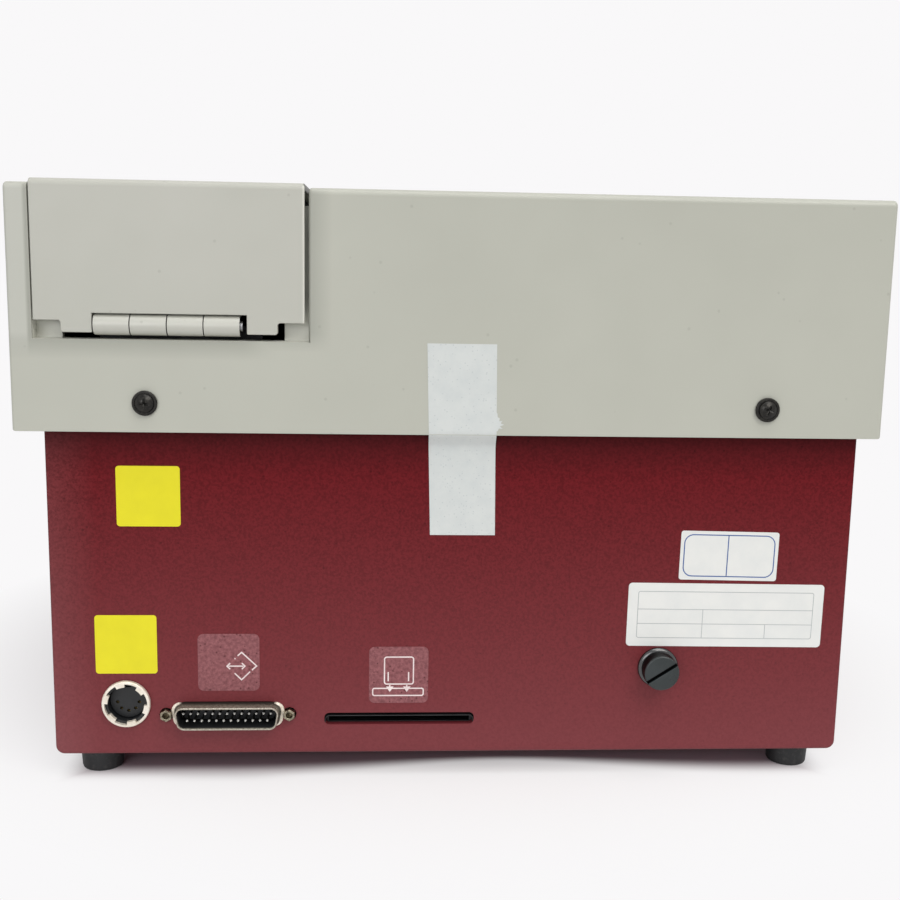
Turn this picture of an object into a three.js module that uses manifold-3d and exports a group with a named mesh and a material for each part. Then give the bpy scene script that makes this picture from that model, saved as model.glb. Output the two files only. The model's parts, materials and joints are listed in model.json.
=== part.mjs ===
// A bench analyzer with a hinged lid let into the rear corner of its top housing.
// Millimetres, +Z up. The front faces -Y, the rear with its sockets and its hinge faces +Y.
// The origin is under the middle of the instrument, on the surface that it stands on.

import * as THREE from 'three';
import Module from 'manifold-3d';
import { mergeVertices } from 'three/addons/utils/BufferGeometryUtils.js';

// Fits
const seatGap = 0.3; // between a piece and what it seats on
const runningGap = 0.15; // on the radius, round a shaft that turns or slides
const overrun = 2; // how far a cutting solid passes the face that it cuts

// Top housing
const coverOverhangLeft = 7.3; // beyond the -X side of the base
const coverOverhangRight = 10.1;
const coverDepth = 360;
const coverHeight = 89;
const coverWall = 3;
const coverSideRadius = 1.2;
const coverRearRadius = 2.4;
const coverFrontHeight = 42; // of the front face, under the console
const consoleRun = 165; // of the sloping console, measured level
const flangeThickness = 3; // of the flange that rests on the base

// Base tub
const baseWidth = 306.6;
const baseHeight = 126.4;
const baseWall = 3;
const baseCornerRadius = 3.4; // of the two lower corners, seen from behind
const baseEdgeRadius = 1.3; // round the rear and front faces
const baseRearStep = 4; // the rear of the base stands this far inside the rear of the top housing
const baseFrontStep = 8;

// Lid and the recess that it closes
const recessRail = 8.45; // strip of the top housing left outside the recess
const recessWidth = 99.05;
const recessBottom = 33.8; // above the seam
const lidWidth = 97.15;
const lidDepth = 118;
const lidWall = 3;
const lidProud = 1.5; // above the top housing
const lidRearRadius = 2.4;
const lidEdgeRadius = 0.5;
const lidFrontRadius = 1.4;
const lidEdgeGap = 0.4; // to the recess, on the +X side
const lidFrontGap = 1.2;
const lidBottom = 40.5; // of the two lower corners, above the seam
const tabBottom = 36.2; // of the two hinge tabs, above the seam
const tabInset = 9.8; // from the side of the lid to the tab
const tabWidth = 11.1;
const tabRadius = 1;
const fingerNotchRadius = 11;
const fingerNotchOffset = 3.7; // of its middle, beyond the front edge of the lid
const slotInset = 9.2; // from the side of the recess to the slot that the tabs swing into
const slotHeight = 9.2;

// Hinge
const hingeHeight = 39.05; // of its axis, above the seam
const knuckleRadius = 3.85;
const knuckleCount = 4;
const knuckleGap = 0.3;
const barrelLength = 52.4;
const barrelGap = 0.4; // from the barrel to the tab on the +X side
const leafThickness = 1.2;
const leafHeight = 21; // above the hinge axis
const hingePinRadius = 1.9;
const hingePinOverhang = 1;

// Screws that hold the top housing down
const coverScrewHeight = 10.8; // above the seam
const coverScrewInsetRight = 48; // from the +X side of the top housing
const coverScrewInsetLeft = 44.8;
const coverScrewRadius = 2;
const coverScrewHeadRadius = 3.3;
const coverScrewHeadHeight = 1.9;
const coverScrewHeadEdge = 1.2;
const coverScrewLength = 14;
const cupRadius = 4.65;
const cupHeight = 1;
const cupFloor = 0.4; // under the screw head
const cupEdge = 0.4;
const crossSlotWidth = 0.9;
const crossSlotLength = 3.6;
const crossSlotDepth = 1.1;
const bossWidth = 14;
const bossDepth = 10;
const bossRise = 18; // above the seam
const bossDrop = 24; // below the seam

// Feet
const footHeight = 9.5;
const footTopRadius = 8.4;
const footBottomRadius = 7.9;
const footEdgeRadius = 1;
const footSideInset = 15;
const footEndInset = 13;
const footScrewRadius = 2;
const footScrewHeadRadius = 3.4;
const footScrewHeadHeight = 2;
const footScrewRecess = 4; // from the standing face up to the head
const footScrewEnd = 6; // above the floor of the base

// Power socket
const powerFromSide = 27.5; // from the +X side of the base
const powerHeight = 20.7; // above the underside of the base
const powerRingRadius = 9.2;
const powerRingProud = 1.6;
const powerRingEdge = 0.5;
const powerBoreRadius = 7.2;
const powerBodyRadius = 8.4;
const powerBodyLength = 17;
const powerInsertRecess = 5;
const powerNotchCount = 6;
const powerNotchDepth = 0.9;
const powerNotchWidth = 3.4;
const powerKeyWidth = 2.2;
const powerKeyDepth = 1.6;
const powerContactCount = 5;
const powerContactCircle = 4.2;
const powerContactRadius = 0.65;
const powerContactDepth = 4;
const powerContactArc = (Math.PI * 160) / 180; // from the first contact to the last

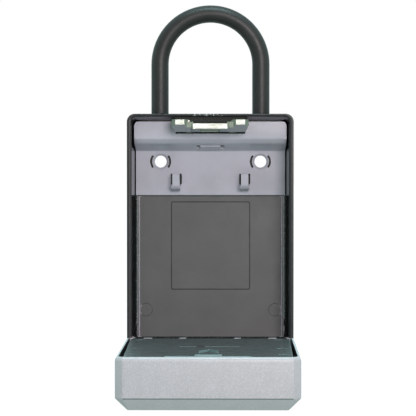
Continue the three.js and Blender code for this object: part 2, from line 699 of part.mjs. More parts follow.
function makeOpeningKnob() {
  const back = TRACK_FLOOR - 0.15;
  const pad = prism("y", rounded(-knob.half, knob.half, knob.low, knob.top, 2, 3), back - knob.proud, back);
  const stem = box(-knob.stem, knob.stem, back - 0.5, latch.y - 0.2, knob.screwZ - 2.2, knob.screwZ + 2.2);
  const front = back - knob.proud;
  const ridges = [101.2, 104, 106.8].map((z) => box(-9, 9, front - 1, front + 0.5, z - 0.5, z + 0.5));
  const thread = rod("y", 1.3, -18, latch.y, 0, knob.screwZ);
  return cut(union(pad, stem), ...ridges, thread);
}

const makeKnobScrew = () =>
  union(
    rod("y", 2.6, latch.y + latch.thick + 0.2, latch.y + latch.thick + 1.6, 0, knob.screwZ),
    rod("y", 1.1, -17, latch.y + latch.thick + 0.4, 0, knob.screwZ),
  );

class Helix extends THREE.Curve {
  constructor(x, y, z0, z1, r, turns) {
    super();
    Object.assign(this, { x, y, z0, z1, r, turns });
  }

  getPoint(t, target = new THREE.Vector3()) {
    const angle = 2 * Math.PI * this.turns * t;
    const z = this.z0 + (this.z1 - this.z0) * t;
    return target.set(this.x + this.r * Math.cos(angle), this.y + this.r * Math.sin(angle), z);
  }
}

// A compression spring in the latch plate's window; it pushes the tongue up.
function makeLatchSpring(side) {
  const turns = 5;
  const wire = new THREE.Shape(arc(0, 0, 0.35, 5).map(([u, v]) => new THREE.Vector2(u, v)));
  const extrudePath = new Helix(side * 9.5, latch.y + 0.75, 109, 124, 1.9, turns);
  const steps = turns * 8;
  return solidOf(new THREE.ExtrudeGeometry(wire, { extrudePath, steps, bevelEnabled: false }));
}

// ---------------------------------------------------------------- weather cover and code lever

// The sliding shield over the dials, built in its lowered place.
function makeWeatherCover() {
  const w = weather;
  const top = w.low + w.height;
  const [back, face] = [TRACK_FLOOR - 0.2, FRONT - w.proud];
  const body = prism("y", rounded(-w.half, w.half, w.low, top, 2, 3), face, back);
  const flanges = mirrorX((side) =>
    box(side * (w.half - 1), side * (track.groove - 0.3), FRONT + track.lip + 0.2, back, w.low + 2, top - 2),
  );
  // hollow behind, and open at its lower end, so that it passes over the dials and the knob
  const room = box(-w.half + 1.8, w.half - 1.8, face + w.shell, back + 1, w.low - 1, top + 1);
  const grips = [0, 1, 2, 3].map((i) => box(-11, 11, face - 1, face + 0.5, top - 8 - i * 3, top - 7 - i * 3));
  return cut(union(body, ...flanges), room, ...grips);
}

// The small slider inside the lid that frees the dials to take a new code.
function makeCodeLever() {
  const x = -lever.travel / 2;
  const grip = box(x - 2.5, x + 2.5, COVER_BACK - 0.4, COVER_FACE + 0.5, lever.z - 1.2, lever.z + 1.2);
  const foot = box(x - 8, x + 8, COVER_BACK - 0.75, COVER_BACK - 0.2, lever.z - 3, lever.z + 3);
  return union(grip, foot);
}

// ---------------------------------------------------------------- assembly

const root = new THREE.Group();
const lidGroup = new THREE.Group();
lidGroup.position.set(0, RIM - hinge.offset, up(hinge.offset));
lidGroup.rotation.x = Math.PI / 2; // open
root.add(lidGroup);

const sides = { left: -1, right: 1 };
const m = materials;

place(root, "casing", makeCasing(), m.blackCasting);
place(root, "rear_liner", makeRearLiner(), m.liner);
place(root, "hook_panel", makeHookPanel(), m.lightPlastic);
place(root, "strike", makeStrike(), m.steel);
place(root, "hinge_pin", makeHingePin(), m.steel);
place(root, "shackle_bar", makeShackleBar(), m.steel);
place(root, "shackle_sleeve", makeShackleSleeve(), m.coating);
place(root, "shackle_lock_plate", makeLockPlate(), m.steel);
place(root, "shackle_release_tab", makeReleaseTab(), m.lightPlastic);
for (const [name, side] of Object.entries(sides)) {
  place(root, `strike_screw_${name}`, makeStrikeScrew(side), m.steel);
  place(root, `mounting_plug_${name}`, makeMountingPlug(side), m.liner);
}

place(lidGroup, "lid_shell", makeLidShell(), m.silverCasting);
place(lidGroup, "inner_cover", makeInnerCover(), m.darkPlastic);
place(lidGroup, "dial_shaft", makeDialShaft(), m.steel);
place(lidGroup, "dial_detent_spring", makeDetentSpring(), m.steel);
place(lidGroup, "dial_bezel", makeDialBezel(), m.blackPlastic);
place(lidGroup, "latch_plate", makeLatchPlate(), m.steel);
place(lidGroup, "opening_knob", makeOpeningKnob(), m.blackPlastic);
place(lidGroup, "knob_screw", makeKnobScrew(), m.steel);
place(lidGroup, "weather_cover", makeWeatherCover(), m.blackPlastic);
place(lidGroup, "code_lever", makeCodeLever(), m.blackPlastic);
dialCentres().forEach((x, i) => {
  place(lidGroup, `dial_${i + 1}`, makeDial(x), m.blackPlastic);
  place(lidGroup, `dial_sleeve_${i + 1}`, makeDialSleeve(x), m.brass);
});
for (const [name, side] of Object.entries(sides)) {
  place(lidGroup, `latch_spring_${name}`, makeLatchSpring(side), m.steel);
  screw.rows.forEach((z, i) => {
    place(lidGroup, `cover_screw_${name}_${i + 1}`, makeCoverScrew(side, z), m.steel);
  });
}

export default root;
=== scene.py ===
"""Key lock box with a shackle, its lid folded down: the visible shapes, finishes, light and camera."""

import json
import math

import bmesh
import bpy
from mathutils import Matrix, Vector


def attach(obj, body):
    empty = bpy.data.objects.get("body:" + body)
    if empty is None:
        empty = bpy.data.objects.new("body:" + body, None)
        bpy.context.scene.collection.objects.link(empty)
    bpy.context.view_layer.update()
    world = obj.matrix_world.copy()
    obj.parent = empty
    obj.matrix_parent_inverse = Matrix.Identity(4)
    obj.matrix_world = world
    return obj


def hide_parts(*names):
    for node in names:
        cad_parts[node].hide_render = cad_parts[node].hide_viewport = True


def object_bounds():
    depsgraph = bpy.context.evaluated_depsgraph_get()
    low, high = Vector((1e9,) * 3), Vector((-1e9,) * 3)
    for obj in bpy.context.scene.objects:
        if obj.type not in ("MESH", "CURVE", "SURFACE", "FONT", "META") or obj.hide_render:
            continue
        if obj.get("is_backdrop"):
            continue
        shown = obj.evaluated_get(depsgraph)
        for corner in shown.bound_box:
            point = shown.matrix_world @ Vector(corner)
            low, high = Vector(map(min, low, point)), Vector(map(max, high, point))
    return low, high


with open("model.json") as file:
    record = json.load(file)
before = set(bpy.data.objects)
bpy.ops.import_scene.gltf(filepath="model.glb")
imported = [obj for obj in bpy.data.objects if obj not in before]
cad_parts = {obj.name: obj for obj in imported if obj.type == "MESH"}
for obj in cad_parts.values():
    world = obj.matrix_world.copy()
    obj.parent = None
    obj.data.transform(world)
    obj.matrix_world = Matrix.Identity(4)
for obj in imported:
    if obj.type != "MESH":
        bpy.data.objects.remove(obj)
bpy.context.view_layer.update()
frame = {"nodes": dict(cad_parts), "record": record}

MM = 0.001
scene = bpy.context.scene

# ---------------------------------------------------------------- places, in millimetres of the row frame

WIDTH, HEIGHT, CASING_DEPTH = 105.0, 146.0, 27.0
BOTTOM = -HEIGHT / 2
RIM = -CASING_DEPTH
HALF = WIDTH / 2
CORNER = 5.0
WALL = 3.0
FLOOR = -WALL  # front face of the casing's rear wall
ROOM = HALF - WALL  # half width inside the casing's walls
SIDES = (-1, 1)
THROUGH = 60.0  # past the part's sides, for tools that cut right through

HINGE = 2.7  # the axis in front of the rim, and above the casing's base
BARREL = 2.4
PIN_BORE = 1.35
HINGE_Y, HINGE_Z = RIM - HINGE, BOTTOM + HINGE
LID = Matrix.Translation((0, HINGE_Y * MM, HINGE_Z * MM)) @ Matrix.Rotation(math.pi / 2, 4, "X")
LID_KNUCKLES = ((15.2, 19.3), (36.5, 41.6))

# the lid's own frame: the hinge axis is the origin, the front faces -Y and the free end is up
PARTING = HINGE - 0.2
FRONT = PARTING - 30.8
LID_HALF = 52.95
LID_WALL = 1.9
LID_LOW, LID_TOP = -PARTING, HEIGHT - HINGE
COVER_FACE = PARTING - 0.4
COVER_BACK = COVER_FACE - 2.0

SHACKLE_X, SHACKLE_Y = 32.0, -12.0
BOW_CENTRE = BOTTOM + 177.5
HOLE_X, HOLE_Z, HOLE_R = 31.8, BOTTOM + 115.9, 3.8
LOW_HOLE_X, LOW_HOLE_Z = 41.2, BOTTOM + 21.3
HOOK_X = 21.8
PANEL_FRONT, PANEL_BACK, PANEL_HALF = RIM + 5.5, RIM + 20.0, 48.1
PANEL_TOP, PANEL_LOW = BOTTOM + 141.3, BOTTOM + 94.4

COVER_SCREWS = [(side * 43.5, z) for side in SIDES for z in (13.0, 77.0, 121.0)]
DIAL_Y, DIAL_Z, DIAL_R, DIAL_PITCH, DIAL_WIDTH = -15.35, 82.0, 10.2, 10.4, 8.6
DIAL_STEP = math.pi / 5  # a tenth of a turn, from one digit to the next

SHARP = math.radians(32)  # edges that turn by more than this are bevelled, the others are shaded smooth


def up(z):
    """A height above the casing's base, as a place on the Z axis."""
    return BOTTOM + z


# ---------------------------------------------------------------- mesh tools


def link(name, bm):
    mesh = bpy.data.meshes.new(name)
    bm.to_mesh(mesh)
    bm.free()
    piece = bpy.data.objects.new(name, mesh)
    scene.collection.objects.link(piece)
    return piece


def loft(name, loops, closed=False):
    """A skin over loops of equal length, given in millimetres; closed joins the last loop to the first."""
    bm = bmesh.new()
    rows = [[bm.verts.new([c * MM for c in point]) for point in loop] for loop in loops]
    count = len(rows[0])
    following = rows[1:] + (rows[:1] if closed else [])
    for row, after in zip(rows, following):
        for i in range(count):
            j = (i + 1) % count
            bm.faces.new((row[i], row[j], after[j], after[i]))
    if not closed:
        bm.faces.new(rows[0][::-1])
        bm.faces.new(rows[-1])
    bmesh.ops.recalc_face_normals(bm, faces=bm.faces)
    return link(name, bm)


def arc(u, v, r, steps, start=0.0, sweep=2 * math.pi):
    """Points on an arc; a whole circle doesn't repeat its first point."""
    whole = sweep >= 2 * math.pi
    angles = [start + sweep * i / steps for i in range(steps if whole else steps + 1)]
    return [(u + r * math.cos(a), v + r * math.sin(a)) for a in angles]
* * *
EXERCISE REQUIREMENTS - Your task is to quote exactly the lines beginning with the one that contains "makeCoverScrew(side, z), m.steel);" and ending with the one that contains "for node in", with nothing left out or added.

SOLUTION BELOW -
    place(lidGroup, `cover_screw_${name}_${i + 1}`, makeCoverScrew(side, z), m.steel);
  });
}

export default root;
=== scene.py ===
"""Key lock box with a shackle, its lid folded down: the visible shapes, finishes, light and camera."""

import json
import math

import bmesh
import bpy
from mathutils import Matrix, Vector


def attach(obj, body):
    empty = bpy.data.objects.get("body:" + body)
    if empty is None:
        empty = bpy.data.objects.new("body:" + body, None)
        bpy.context.scene.collection.objects.link(empty)
    bpy.context.view_layer.update()
    world = obj.matrix_world.copy()
    obj.parent = empty
    obj.matrix_parent_inverse = Matrix.Identity(4)
    obj.matrix_world = world
    return obj


def hide_parts(*names):
    for node in names:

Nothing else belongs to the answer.